Below are records to be output exactly, every one of them.

* [CAD and scene scripts]
++++++++

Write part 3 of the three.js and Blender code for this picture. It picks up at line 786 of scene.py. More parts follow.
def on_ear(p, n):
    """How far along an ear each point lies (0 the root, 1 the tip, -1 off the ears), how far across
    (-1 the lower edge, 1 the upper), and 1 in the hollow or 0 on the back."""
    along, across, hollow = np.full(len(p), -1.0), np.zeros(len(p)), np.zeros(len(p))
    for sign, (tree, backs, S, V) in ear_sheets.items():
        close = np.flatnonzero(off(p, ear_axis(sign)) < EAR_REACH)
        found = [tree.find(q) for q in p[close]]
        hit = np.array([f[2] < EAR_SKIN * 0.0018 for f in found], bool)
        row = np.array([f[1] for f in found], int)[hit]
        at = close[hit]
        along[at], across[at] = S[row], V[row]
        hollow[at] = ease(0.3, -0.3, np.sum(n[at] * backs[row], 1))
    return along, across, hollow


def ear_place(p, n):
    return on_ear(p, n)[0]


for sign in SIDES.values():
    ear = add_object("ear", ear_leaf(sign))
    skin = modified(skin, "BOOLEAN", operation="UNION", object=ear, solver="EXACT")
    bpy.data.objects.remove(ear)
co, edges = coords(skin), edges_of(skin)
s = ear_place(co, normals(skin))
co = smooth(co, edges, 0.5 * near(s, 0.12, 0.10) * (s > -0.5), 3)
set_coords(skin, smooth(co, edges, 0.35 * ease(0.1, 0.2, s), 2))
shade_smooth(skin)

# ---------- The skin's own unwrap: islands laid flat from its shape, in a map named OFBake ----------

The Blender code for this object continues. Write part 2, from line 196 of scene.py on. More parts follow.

++++++++

* [EXERCISE SOLUTION]
Write part 3 of the three.js and Blender code for this picture. It picks up at line 786 of scene.py. More parts follow.
def on_ear(p, n):
    """How far along an ear each point lies (0 the root, 1 the tip, -1 off the ears), how far across
    (-1 the lower edge, 1 the upper), and 1 in the hollow or 0 on the back."""
    along, across, hollow = np.full(len(p), -1.0), np.zeros(len(p)), np.zeros(len(p))
    for sign, (tree, backs, S, V) in ear_sheets.items():
        close = np.flatnonzero(off(p, ear_axis(sign)) < EAR_REACH)
        found = [tree.find(q) for q in p[close]]
        hit = np.array([f[2] < EAR_SKIN * 0.0018 for f in found], bool)
        row = np.array([f[1] for f in found], int)[hit]
        at = close[hit]
        along[at], across[at] = S[row], V[row]
        hollow[at] = ease(0.3, -0.3, np.sum(n[at] * backs[row], 1))
    return along, across, hollow


def ear_place(p, n):
    return on_ear(p, n)[0]


for sign in SIDES.values():
    ear = add_object("ear", ear_leaf(sign))
    skin = modified(skin, "BOOLEAN", operation="UNION", object=ear, solver="EXACT")
    bpy.data.objects.remove(ear)
co, edges = coords(skin), edges_of(skin)
s = ear_place(co, normals(skin))
co = smooth(co, edges, 0.5 * near(s, 0.12, 0.10) * (s > -0.5), 3)
set_coords(skin, smooth(co, edges, 0.35 * ease(0.1, 0.2, s), 2))
shade_smooth(skin)

# ---------- The skin's own unwrap: islands laid flat from its shape, in a map named OFBake ----------

The Blender code for this object continues. Write part 2, from line 196 of scene.py on. More parts follow.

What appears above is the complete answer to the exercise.